I really want to make one of the octagon style picnic or barbeque tables.  almost never see them around here, but lord god at all the fancy cuts.


----------



## BigAl RIP

loboloco said:


> I really want to make one of the octagon style picnic or barbeque tables. almost never see them around here, *but lord god at all the fancy cuts.*


 

 Its called a "compound miter sliding saw " Takes all the work outta it ! I love mine !!!!


----------



## snow dog

Al. after you buy the two tables, Lobo can damn near buy a new saw !


----------



## BigAl RIP

snow dog said:


> Al. after you buy the two tables, Lobo can damn near buy a new saw !


 
 At $115 that is cheap ! I would advertize on craigslist ! 
 Good luck !!!


----------



## JackieBlue

Nice!  Beautiful work lobo!


----------



## JEV

BigAl said:


> At $115 that is cheap ! I would advertize on craigslist !
> Good luck !!!


At $115 he's going to work his ass off for peanuts. Price does not include p/u & delivery of material, delivery, wear & tear on equip, and that word that I live by...PROFIT. 

Home Depot sells this table ready to assemble for $98 +tax, so where is there enough room to make a profit at $115 delivered? A quality built picnic table is worth at least $150 - $200 plus delivery fee. JMHO


----------



## loboloco

JEV said:


> At $115 he's going to work his ass off for peanuts. Price does not include p/u & delivery of material, delivery, wear & tear on equip, and that word that I live by...PROFIT.
> 
> Home Depot sells this table ready to assemble for $98 +tax, so where is there enough room to make a profit at $115 delivered? A quality built picnic table is worth at least $150 - $200 plus delivery fee. JMHO


Yes, but I have to compete with Lowe's here and selling ten with only a twenty five dollar profit each beats the hell out of building them to watch them sit.


----------



## JEV

loboloco said:


> Yes, but I have to compete with Lowe's here and selling ten with only a twenty five dollar profit each beats the hell out of building them to watch them sit.


I understand that, but the worker is worth his wage, and a reasonable profit is not out of line here. JMHO


----------



## BigAl RIP

JEV said:


> I understand that, but the worker is worth his wage, and a reasonable profit is not out of line here. JMHO


 

 By your own words this is a hard time to make a living . I'd say he's adjusting to the conditions of the economy . A pinic table is not a neccessity that someone has to buy   .
 Sure its nice to make full wages and a profit too , but sometimes you have to do whatever it takes to get by .


----------



## JEV

BigAl said:


> By your own words this is a hard time to make a living . I'd say he's adjusting to the conditions of the economy . A pinic table is not a neccessity that someone has to buy   .
> Sure its nice to make full wages and a profit too , but sometimes you have to do whatever it takes to get by .

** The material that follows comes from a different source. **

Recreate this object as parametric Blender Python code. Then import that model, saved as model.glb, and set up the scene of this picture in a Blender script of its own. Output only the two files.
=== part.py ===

Al, unemployment at 8-9% means that 91-92% of the people are still working and making a decent living. Change your target market from the poor to the workers, and you can still make a reasonable profit. If the poor can afford booze and ciggys, they can afford to pay a reasonable price to a guy willing to work hard.


----------



## BigAl RIP

JEV said:


> Al, unemployment at 8-9% means that 91-92% of the people are still working and making a decent living. Change your target market from the poor to the workers, and you can still make a reasonable profit. If the poor can afford booze and ciggys, they can afford to pay a reasonable price to a guy willing to work hard.


 

 Well Hell ! According to that statement *Obama is doing a great job* helping to keep America moving right along ...But thats a post for another day .  You must have a lot of Blue sky weather out in the woods where you live .

Tuff times means  tuff decisions and I tip my hat to LOBO for trying to adjust to the conditions .

I'll take two tables if you ever come out this way !


----------



## ki0ho

JEV said:


> Al, unemployment at 8-9% means that 91-92% of the people are still working and making a decent living. Change your target market from the poor to the workers, and you can still make a reasonable profit. If the poor can afford booze and ciggys, they can afford to pay a reasonable price to a guy willing to work hard.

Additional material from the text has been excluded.